Quando i sogni si esauriscono, però, vivere può tornare ad essere difficile e bisogna cercare altrove un modo per strappare dell'altra gioia ai giorni futuri; talora quell'altrove è un altrove che uccide, dopo l'immaginario, anche la carne. "Davvero è meglio/morire di vodka,/che di noia!" scrive Majakovskij nella già citata poesia ad Esenin, e questi stessi versi potrebbero accompagnare l'ultima pedalata del campione, proprio come quelle rose che lo attendevano "dal podio del mondo alle ferite mani".
E così, a testimoniare ancora una volta che "in questa vita/ non è difficile morire" subentrano due episodi, diversi per carattere e contenuto, storie di ponti saltati per resistere agli invasori e di un paese sommerso dalla miopia dell'uomo, prima che dall'acqua.
Ma che succede quando chi cerca di strappare la gioia ai giorni futuri "ha sempre gli occhi di un altro colore"? Davanti a quegli occhi il telone del mondo diverrà lo schermo del Nuovo Carcere Paradiso, dove capire "come, in un sogno, che cos'è il dolore". Il muto è finito da un pezzo e il cinema ha il suo nuovo proiezionista: è il "dio che tutti adorano e che regala vuoti di memoria" ("E un dio vi guarda tutti dal buio del suo cielo/vi odia e vi ama tutti con estremo zelo/è il dio dell'oblio e della perplessità/ha una bevanda magica, o forse ce l'avrà/Ha precettato in massa nani e ballerine/ un esercito spietato di puttane ragazzine/ ha prenotato un incubo in DVD/giurando e spergiurando che non finisce qui./E lui verrà a cercarci con le gambe in spalla/a passo di mitraglia, con la faccia gialla/ e ci offrirà per forza con il suo sorriso/vacanze gratis nel nuovo carcere paradiso").
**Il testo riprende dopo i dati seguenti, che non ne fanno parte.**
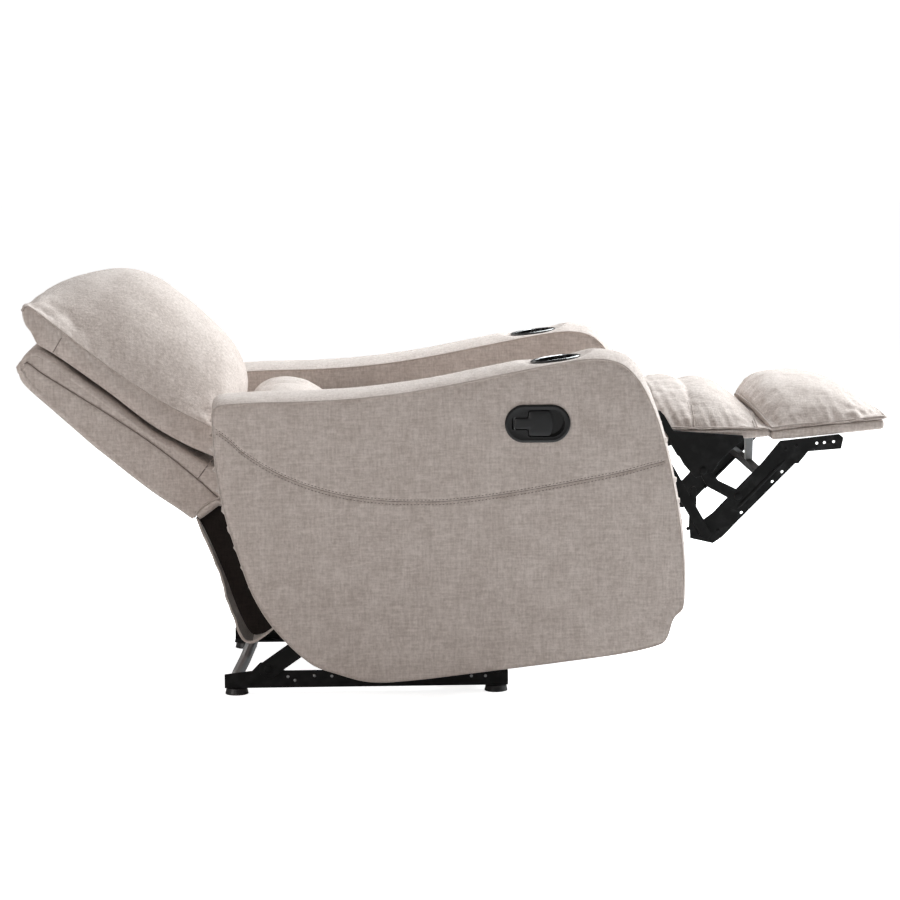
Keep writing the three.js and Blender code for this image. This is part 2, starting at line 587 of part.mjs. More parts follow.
function footrestCross() {
  const half = layer(4) - FIT;
  const size = 14;
  const z0 = 384;
  const foot = z0 + size + FIT;
  const bar = box(ARM_FRONT + 152, ARM_FRONT + 152 + size, -half, half, z0, z0 + size);
  add('footrest_cross_tube', bar, blackSteel);
  const stay = outline(fore([
    [152, foot], [166, foot], [167, 451], [174, 455], [202, 457.6], [202, 464], [170, 461],
    [156, 459], [152, 455],
  ]));
  add('centre_stay', slab(stay, -9, 9), greySteel);
}

// ---------------------------------------------------------------- assembly
for (const [side, sign] of Object.entries(SIDES)) {
  baseRail(side, sign);
  foot('rear', side, sign, RAIL_REAR + FOOT_R);
  foot('front', side, sign, RAIL_FRONT - FOOT_R);
  carryLink('rear_link', side, sign, REAR_BASE, REAR_TOP, 34, layer(0) + STEEL);
  carryLink('front_link', side, sign, FRONT_BASE, FRONT_TOP, 26, layer(0) - 0.2);
  sidePlate(side, sign);
  latchSpring(side, sign);
  arm(side, sign);
  cupHolder(side, sign);
  backBracket(side, sign);
  footrestLinks(side, sign);
}
crossMembers();
driveTube();
leverSet();
seat();
rearFlap();
back();
footrestBoards();
footrestCross();

const model = new THREE.Group();
model.add(chair);
const extent = new THREE.Box3().setFromObject(model);
chair.position.x = -(extent.min.x + extent.max.x) / 2;

export default model;
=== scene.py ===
import math

import bmesh
import bpy
import numpy as np
from mathutils import Matrix, Vector
from mathutils.bvhtree import BVHTree


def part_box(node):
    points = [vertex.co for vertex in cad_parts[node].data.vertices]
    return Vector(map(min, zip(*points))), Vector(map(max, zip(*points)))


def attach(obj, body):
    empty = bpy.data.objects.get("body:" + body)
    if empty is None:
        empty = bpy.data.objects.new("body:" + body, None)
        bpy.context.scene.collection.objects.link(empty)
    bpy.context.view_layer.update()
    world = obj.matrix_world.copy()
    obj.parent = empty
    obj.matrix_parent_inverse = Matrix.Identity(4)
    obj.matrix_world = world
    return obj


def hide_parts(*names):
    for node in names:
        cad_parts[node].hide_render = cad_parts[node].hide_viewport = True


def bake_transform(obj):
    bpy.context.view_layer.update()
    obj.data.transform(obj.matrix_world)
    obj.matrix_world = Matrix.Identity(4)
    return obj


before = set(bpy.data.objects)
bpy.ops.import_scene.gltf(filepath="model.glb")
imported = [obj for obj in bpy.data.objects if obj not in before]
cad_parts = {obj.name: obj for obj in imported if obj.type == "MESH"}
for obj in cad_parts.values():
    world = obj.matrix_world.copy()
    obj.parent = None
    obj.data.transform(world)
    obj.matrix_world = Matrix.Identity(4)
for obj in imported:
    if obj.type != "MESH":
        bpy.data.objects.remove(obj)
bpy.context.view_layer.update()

MM = 0.001
DATUM_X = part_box("base_rail_right")[0].x + 0.246   # the rail starts 246 mm behind the datum
SIDES = {"right": -1, "left": 1}
ARM_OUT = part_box("arm_outer_panel_left")[1].y / MM
ARM_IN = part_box("arm_inner_panel_left")[0].y / MM
ARM_MID = (ARM_OUT + ARM_IN) / 2
ARM_REAR, ARM_LENGTH, ARM_BOTTOM, ARM_HEIGHT = -260.0, 858.0, 47.0, 593.0
ARM_FRONT = ARM_REAR + ARM_LENGTH
CUP_SETBACK = 236
TILT = math.radians(7.3)    # lean of the seat and of the cup holders
BACK_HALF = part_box("back_shell")[1].y / MM
PAD_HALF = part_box("footrest_pad")[1].y / MM
BEZEL_LOW, BEZEL_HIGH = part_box("lever_bezel")


# ---------------------------------------------------------------- lines and grids
def smooth(x):
    x = np.clip(x, 0, 1)
    return x * x * (3 - 2 * x)


def resample(points, count, closed=False):
    """Points spaced evenly along a polyline."""
    p = np.asarray(points, float)
    if closed:
        p = np.vstack([p, p[:1]])
    run = np.r_[0, np.cumsum(np.linalg.norm(np.diff(p, axis=0), axis=1))]
    at = np.linspace(0, run[-1], count, endpoint=not closed)
    return np.column_stack([np.interp(at, run, p[:, k]) for k in range(p.shape[1])])


def spline(knots, count, closed=False):
    """A smooth line through the knots, spaced evenly."""
    k = np.asarray(knots, float)
    if closed:
        k = np.vstack([k[-1], k, k[0], k[1]])
    else:
        k = np.vstack([2 * k[0] - k[1], k, 2 * k[-1] - k[-2]])
    t = np.linspace(0, 1, 14, endpoint=False)[:, None]
    parts = []
    for a, b, c, d in zip(k, k[1:], k[2:], k[3:]):
        parts.append(0.5 * (2 * b + (c - a) * t + (2 * a - 5 * b + 4 * c - d) * t ** 2
                            + (3 * b - a - 3 * c + d) * t ** 3))
    if not closed:
        parts.append(k[-2][None])
    return resample(np.vstack(parts), count, closed)


def outward(loop):
    """Unit normals pointing out of a closed [x, z] loop."""
    t = np.roll(loop, -1, 0) - np.roll(loop, 1, 0)
    n = np.column_stack([-t[:, 1], t[:, 0]])
    n /= np.linalg.norm(n, axis=1)[:, None]
    nxt = np.roll(loop, -1, 0)
    area = (loop[:, 0] * nxt[:, 1] - nxt[:, 0] * loop[:, 1]).sum()
    return n if area < 0 else -n


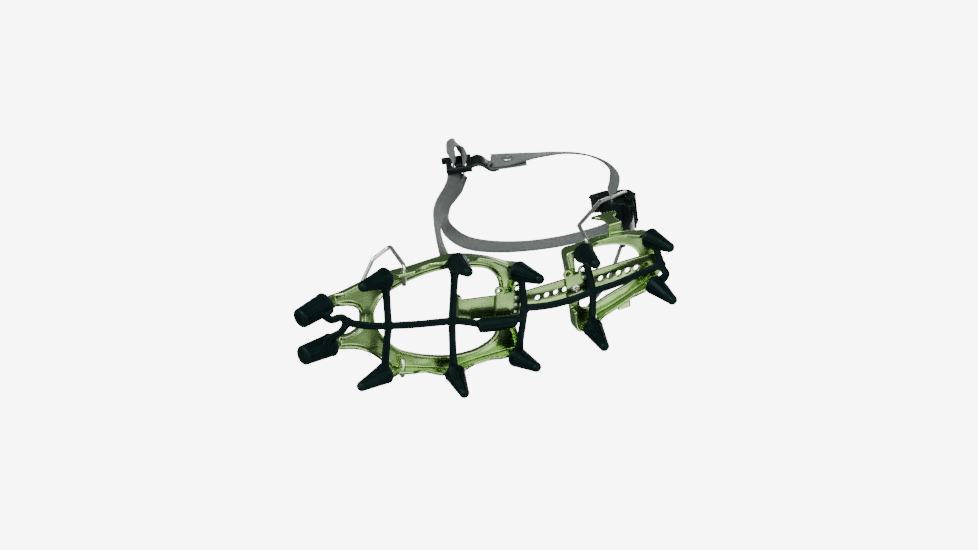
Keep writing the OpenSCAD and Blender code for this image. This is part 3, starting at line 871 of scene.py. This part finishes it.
# The stage is in metres
CAMERA_PLACE = Vector((0.4073, 0.5157, -1.0154))
CAMERA_RIGHT = Vector((-0.93754, 0.03346, -0.34628)).normalized()
CAMERA_UP = Vector((-0.11302, 0.91207, 0.39415)).normalized()
LENS_SHARE = 1500.17 / 978          # focal length over the picture's width
SENSOR = 36                         # millimetres
CLIP_NEAR, CLIP_FAR = 0.05, 100
FLOOR_HALF = 40                     # wide enough that the low views see no edge
FLOOR_GLOW = 1.1                    # keeps the floor pale where the lights under it don't reach
BRIGHT_SIDE = (0.45, 0.55, -0.70)   # the studio is brightest in this direction, on the camera's side
DARK_TONE = (0.12, 0.15, 0.13, 1)
BRIGHT_TONE = (0.95, 1.0, 0.97, 1)
BACKDROP_STRENGTH = 8               # white behind the object after the view transform


def camera():
    """The photograph's view is from below, so the points face the camera."""
    data = bpy.data.cameras.new("camera")
    data.sensor_width = SENSOR
    data.lens = SENSOR * LENS_SHARE
    data.clip_start, data.clip_end = CLIP_NEAR, CLIP_FAR
    seen_from = bpy.data.objects.new("camera", data)
    back = CAMERA_RIGHT.cross(CAMERA_UP)
    turn = Matrix((CAMERA_RIGHT, CAMERA_UP, back)).transposed()
    seen_from.matrix_world = Matrix.Translation(CAMERA_PLACE) @ turn.to_4x4()
    bpy.context.scene.collection.objects.link(seen_from)
    bpy.context.scene.camera = seen_from


def one_way_floor():
    """A pale floor under the points, seen only by the camera and only from above.

    The photograph is taken from below, and the metal shouldn't mirror the floor there.
    """
    low = cad_box[0].z
    corners = [(x * FLOOR_HALF, y * FLOOR_HALF, low) for x, y in ((-1, -1), (1, -1), (1, 1), (-1, 1))]
    mesh = bpy.data.meshes.new("floor")
    mesh.from_pydata(corners, [], [(0, 1, 2, 3)])
    floor = bpy.data.objects.new("floor", mesh)
    bpy.context.scene.collection.objects.link(floor)
    material = bpy.data.materials.new("floor_paper")
    material.use_nodes = True
    tree = material.node_tree
    paper = tree.nodes["Principled BSDF"]
    paper.inputs["Base Color"].default_value = (0.80, 0.80, 0.79, 1)
    paper.inputs["Roughness"].default_value = 0.7
    paper.inputs["Emission Color"].default_value = (0.95, 1.0, 0.98, 1)
    paper.inputs["Emission Strength"].default_value = FLOOR_GLOW
    below = new_node(tree, "ShaderNodeNewGeometry").outputs["Backfacing"]
    from_camera = new_node(tree, "ShaderNodeLightPath").outputs["Is Camera Ray"]
    clear = new_node(tree, "ShaderNodeBsdfTransparent").outputs[0]
    # 1 for a camera ray that meets the upper face, and 0 for every other ray
    shown = new_node(tree, "ShaderNodeMath", {0: from_camera, 1: below}, operation="GREATER_THAN")
    mix = new_node(tree, "ShaderNodeMixShader", {0: shown.outputs[0], 1: clear, 2: paper.outputs[0]})
    tree.links.new(mix.outputs[0], tree.nodes["Material Output"].inputs["Surface"])
    mesh.materials.append(material)


def surroundings():
    """White behind the object, which mirrors a studio that is bright on the camera's side."""
    world = bpy.data.worlds.new("studio")
    bpy.context.scene.world = world
    world.use_nodes = True
    tree = world.node_tree
    tree.nodes.clear()
    way = new_node(tree, "ShaderNodeTexCoord").outputs["Generated"]
    facing = new_node(tree, "ShaderNodeVectorMath", {0: way, 1: BRIGHT_SIDE}, operation="DOT_PRODUCT")
    fade = new_node(tree, "ShaderNodeMapRange",
                    {"Value": facing.outputs["Value"], "From Min": 0.12, "From Max": 0.95},
                    interpolation_type="SMOOTHSTEP")
    tone = new_node(tree, "ShaderNodeMix", {0: fade.outputs[0], 6: DARK_TONE, 7: BRIGHT_TONE},
                    data_type="RGBA")
    studio = new_node(tree, "ShaderNodeBackground", {"Color": tone.outputs[2]})
    plain = new_node(tree, "ShaderNodeBackground", {"Color": (1, 1, 1, 1), "Strength": BACKDROP_STRENGTH})
    from_camera = new_node(tree, "ShaderNodeLightPath").outputs["Is Camera Ray"]
    mix = new_node(tree, "ShaderNodeMixShader",
                   {0: from_camera, 1: studio.outputs[0], 2: plain.outputs[0]})
    new_node(tree, "ShaderNodeOutputWorld", {"Surface": mix.outputs[0]})


def softbox(name, direction, distance, size, energy):
    """A round area light shining at the object from that direction."""
    direction = Vector(direction)
    data = bpy.data.lights.new(name, "AREA")
    data.shape = "DISK"
    data.size = size
    data.energy = energy
    light = bpy.data.objects.new(name, data)
    middle = (cad_box[0] + cad_box[1]) / 2
    light.location = middle + direction.normalized() * distance
    light.rotation_mode = "QUATERNION"
    light.rotation_quaternion = direction.to_track_quat("Z", "Y")
    bpy.context.scene.collection.objects.link(light)


camera()
one_way_floor()
surroundings()
# Direction, distance and width in metres, and power in watts
for name, direction, distance, size, energy in (
    ("key", (-0.424, -0.564, -0.758), 1.036, 0.44, 1.7),     # mirrored by the flats of the near rails
    ("side", (-0.33, 0.41, -0.85), 1.2, 0.8, 4),             # mirrored by the walls that face +y
    ("fill", (0.88, 0.89, -0.42), 1.2, 0.6, 13),             # the webbing and the caps' sides
    ("rear", (-0.58, -0.30, 0.75), 1.2, 1.1, 9),             # rims of the wires
):
    softbox(name, direction, distance, size, energy)
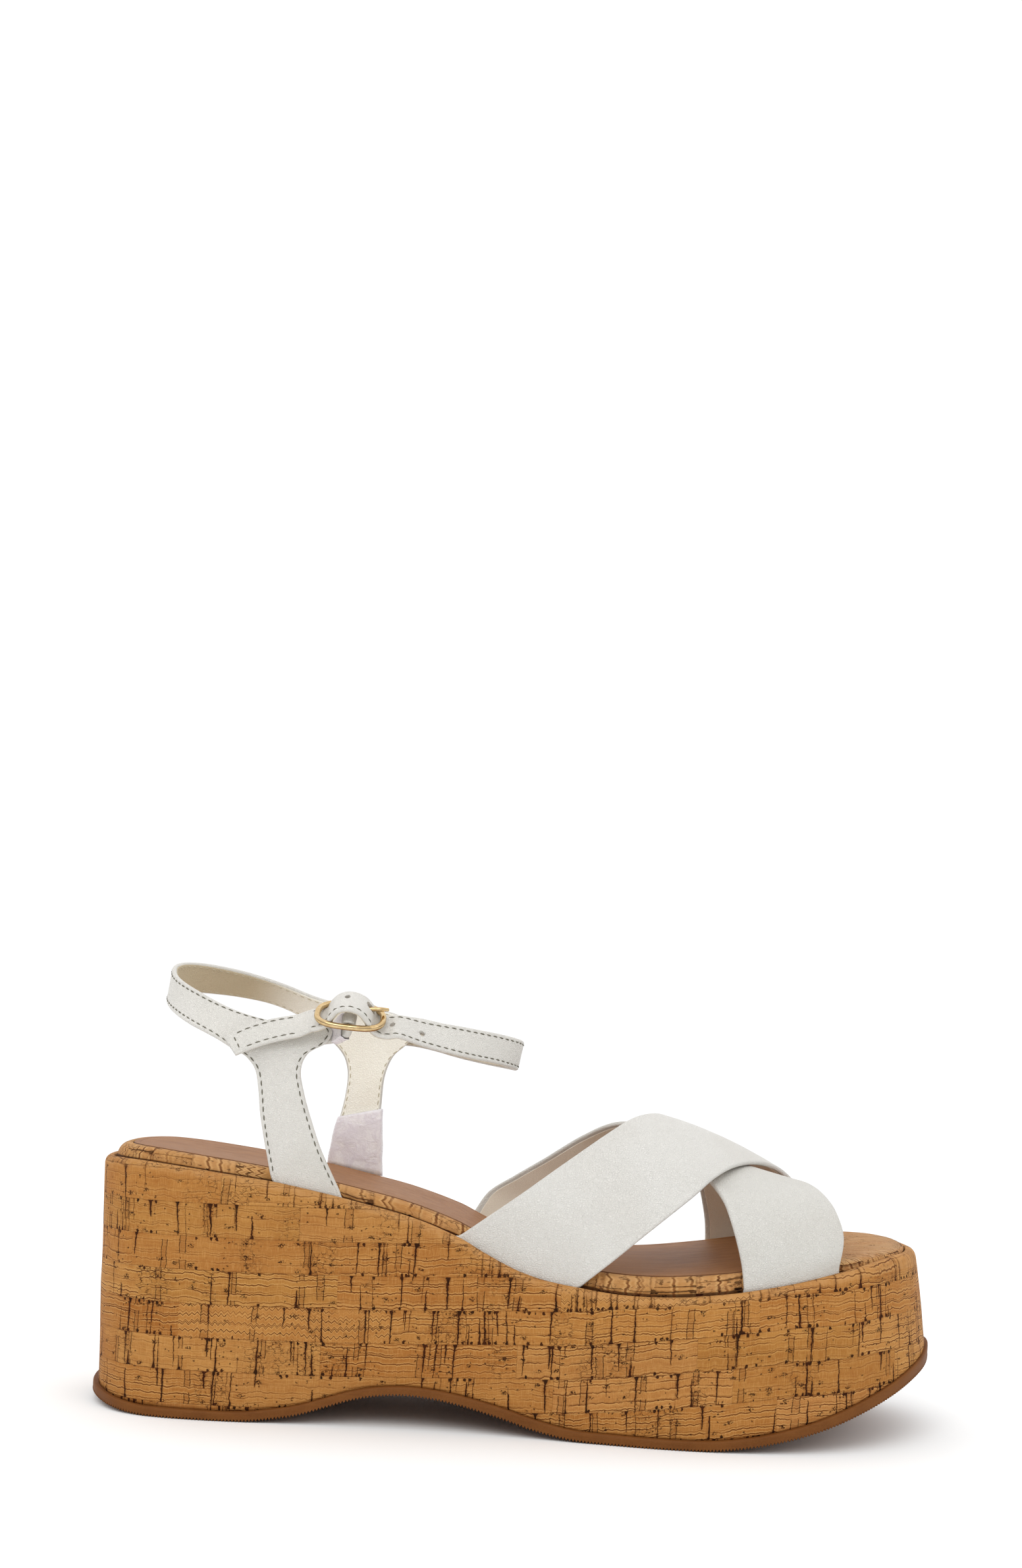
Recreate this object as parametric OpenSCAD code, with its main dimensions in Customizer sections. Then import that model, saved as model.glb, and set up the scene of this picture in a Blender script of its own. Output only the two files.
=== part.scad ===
// Wedge sandal for the right foot: a cork-wrapped platform wedge on a rubber outsole,
// a padded footbed, two vamp straps crossed over the instep and an ankle strap on two
// risers, closed by a small racetrack buckle on the outer side.
// +X points to the toe, +Y to the inner (big toe) side, +Z up. Units are millimetres.

/* [Sole] */
// Rubber outsole thickness under the heel
outsole_t = 3; // [2.5:0.1:6]
// How far the outsole stands out beyond the wedge wall, less at the toe
outsole_lip = 1.6; // [0.5:0.1:3]
// Cork veneer thickness on the wedge wall
cork_t = 0.8; // [0.5:0.1:1.2]
// Depth of the recess in the wedge top that takes the strap ends
recess_depth = 2.0; // [1.2:0.1:2.5]

/* [Footbed] */
// Insole board thickness
board_t = 1.2; // [0.8:0.1:2]
// Sock lining thickness
sock_t = 0.9; // [0.5:0.1:1.5]
// Cork rand thickness round the footbed
rand_t = 0.8; // [0.5:0.1:1.2]

/* [Straps] */
// Upper leather thickness
leather_t = 1.0; // [0.8:0.1:1.4]
// Strap lining thickness
lining_t = 0.75; // [0.5:0.05:1]
// Diameter of the adjustment holes in the ankle strap
hole_d = 1.6; // [1.2:0.1:2.5]

/* [Buckle] */
// Wire diameter of the buckle ring
wire_d = 1.8; // [1.4:0.1:2.4]
// Diameter of the centre bar
bar_d = 1.7; // [1.4:0.1:2]
// Length of the ring between wire centres
ring_l = 19; // [17:0.5:22]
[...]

E allora "per queste lacrime dell'occidente/che si accontentano della vendetta/dio, che la gioia dei giorni futuri/non abbia fretta". Ma alla luce dello schermo si contrappone il buio della sala, il buio che nasconde ma anche il buio che affratella, buio che è anche negazione dell'immagine proiettata: "Ma non ci troverà, saremo già scappati/il buio è un buon amico a tutti gli sfollati/Il buio è un
buon amico in tutti i tempi bui/La storia siamo noi, la storia non è lui."